私も洗脳される

 トップは順番に工場のメンバーと面談されていった。数ヶ月の面談で大体呼ばれるメンバーは固定するようになった。何故か私もそのメンバーの一人になってしまった。面談ではそれまで持っていた常識を外すような話ばかりだったので、ついできませんと言いたくなった。しかしトップはそういう答えを部下が出すのを百も承知で、どうやったらやれるのかに集中して質問を雨あられのようにぶつけてこられた。そして最後は何とかやれそうな話をさせられ、ならばやってみようじゃないかという結論になった。いかに半分圧力で押し付けられた事とはいえ、結果的には自分で導き出した結論だったのでともかくやらざるを得ない状況に追い込まれた。

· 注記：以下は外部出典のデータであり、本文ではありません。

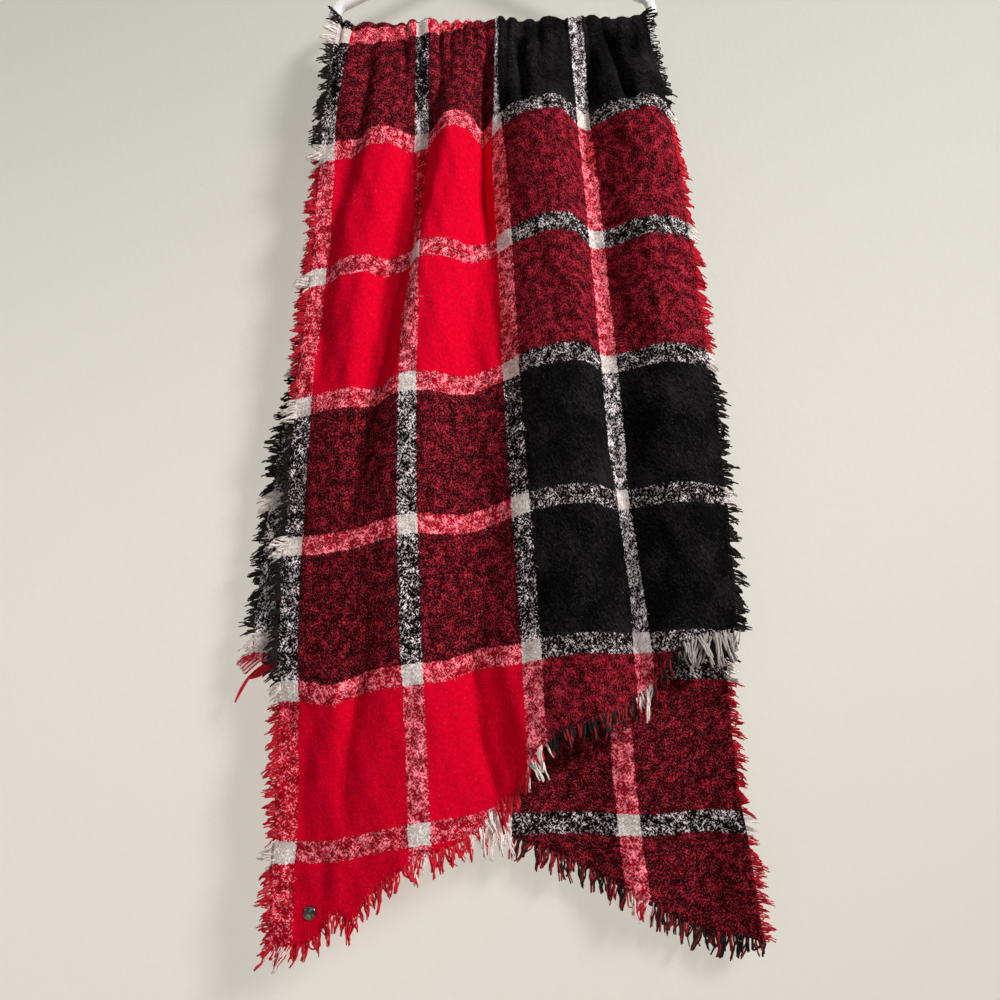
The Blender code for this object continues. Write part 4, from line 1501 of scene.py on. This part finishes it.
def floor_material():
    """Plain matt paint."""
    return start_material("pale_floor", {"Roughness": 0.85, "Base Color": (0.66, 0.64, 0.60, 1.0)})[0]


# %% Stand up the floor and the backdrop
plane("floor", (-6, -6, FLOOR_HEIGHT), (12, 0, 0), (0, 12, 0), floor_material())
wall_corner = (-4, WALL_PLACE, FLOOR_HEIGHT)
backdrop = plane("backdrop", wall_corner, (8, 0, 0), (0, 0, WALL_HEIGHT), backdrop_material())
backdrop.visible_shadow = False
print("the backdrop stands", WALL_PLACE, "behind the bar")


# %% [markdown]
# ## The light
# One soft light from the right, high up and far away, models the folds. Its beam is aimed at the
# upper part and fades towards the hem, as daylight from a high window does. A weak fill and the pale
# surroundings keep the valleys open, and a third light is there for the back.

# %% Light it softly
def area_light(name, place, target, size, power, colour, spread=np.pi):
    """A soft square light at a place, aimed at a target; its beam fades out over the spread."""
    data = bpy.data.lights.new(name, "AREA")
    data.size = size
    data.energy = power
    data.spread = spread
    data.color = colour
    lamp = bpy.data.objects.new(name, data)
    bpy.context.scene.collection.objects.link(lamp)
    lamp.location = place
    lamp.rotation_euler = (Vector(target) - Vector(place)).to_track_quat("-Z", "Y").to_euler()
    return lamp


MIDDLE = (0.0, 0.0, -0.75)
UPPER_PART = (0.0, 0.0, -0.35)
KEY_SPREAD = np.radians(57)
KEY_POWER = 25.0
area_light("key", (2.95, -2.40, 1.40), UPPER_PART, 1.10, KEY_POWER, (1.0, 0.99, 0.975), KEY_SPREAD)
area_light("fill", (-1.2, -2.6, -0.5), MIDDLE, 1.8, 6.5, (0.96, 0.98, 1.0))
area_light("behind", (-1.2, 2.4, 0.4), MIDDLE, 1.6, 45.0, (1.0, 0.99, 0.97))
world = bpy.data.worlds.new("studio")
world.use_nodes = True
feed(world.node_tree.nodes["Background"].inputs, {"Color": (0.95, 0.96, 1.0, 1.0), "Strength": 0.17})
bpy.context.scene.world = world
bpy.context.scene.view_settings.view_transform = "Standard"
print("the key's beam is", KEY_POWER, "watts")

# %% [markdown]
# ## The camera
# It stands close, below the scarf's middle, and looks slightly up, turned a little about its own axis.

# %% Place the camera
CAMERA_PLACE = (-0.007, -0.880, -1.0065)
CAMERA_PITCH = np.radians(9.35)
CAMERA_ROLL = np.radians(1.5)
camera_data = bpy.data.cameras.new("camera")
camera_data.sensor_width = 36.0
camera_data.lens = 27.07
camera = bpy.data.objects.new("camera", camera_data)
bpy.context.scene.collection.objects.link(camera)
turned = Matrix.Rotation(np.pi / 2 + CAMERA_PITCH, 4, "X") @ Matrix.Rotation(-CAMERA_ROLL, 4, "Z")
camera.matrix_world = Matrix.Translation(CAMERA_PLACE) @ turned
bpy.context.scene.camera = camera
print("the camera stands", -CAMERA_PLACE[1], "in front of the bar")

さらにつらいのは、こうした改善は「常識を覆す」おかしな試みなので、回りの皆からの白い目に囲まれながら実行する矢面に立たされるという点だった。現場は一般的に保守的で、新たな取り組みを実行することに強い抵抗をするものである。従来の考えにない取り組みについてはしぶしぶやるので実行スピードは自ずと遅くなる。ある時改善の進捗についてトップから聞かれた。現場での会議の結論に沿って、大体3週間ぐらいで準備ができる旨を伝えると、「3日の間違いじゃないのか?君は本当にこの改善をやりたいと思っているのか?」と烈火のごとく怒られた。その後トップの意向を現場に伝えて交渉を続けた結果、納期は4日まで縮まった。考え方の常識や進め方の常識といったあらゆる世の中の常識は本気でやればいくらでも変えられる事を目の当たりにした。その後自分がビジネスを変革していく上での勘所といったものを学ぶことになった。